June 25, 2026

Data Scraping

By

Tendem Team

Web Scraping for News Monitoring and Media Intelligence

By the time a competitor acquisition, a regulatory change, or a PR crisis appears in your morning briefing, the market has already reacted. Hours matter in media intelligence – the organizations that detect signals first have time to prepare responses, position statements, and strategic adjustments before the rest of the market catches up.

Web scraping enables real-time news monitoring at a scale and speed that manual monitoring and traditional media services cannot match. Instead of waiting for a weekly media digest, automated scrapers capture brand mentions, competitor news, industry developments, and regulatory updates from hundreds of sources continuously – delivering alerts within minutes of publication.

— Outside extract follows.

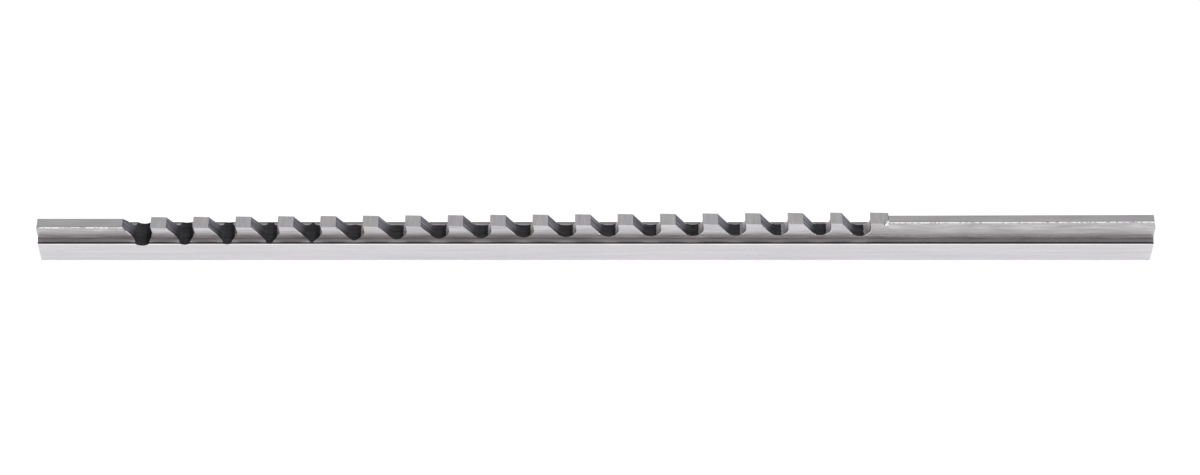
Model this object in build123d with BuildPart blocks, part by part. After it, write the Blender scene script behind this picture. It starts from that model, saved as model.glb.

Banka Slovenije published research in February 2026 analyzing over 600,000 web-scraped news articles to construct an “Inflation Attention Index” that correlated media intensity around inflation with actual economic indicators (PromptCloud 2026). This demonstrates the analytical power of news scraping at scale – patterns invisible in individual articles become clear signals when thousands are analyzed together.

This article covers the key use cases for news monitoring through scraping, what data to extract, the technical approaches available, how to separate signal from noise in high-volume news data, and where human analysis transforms raw media data into strategic intelligence.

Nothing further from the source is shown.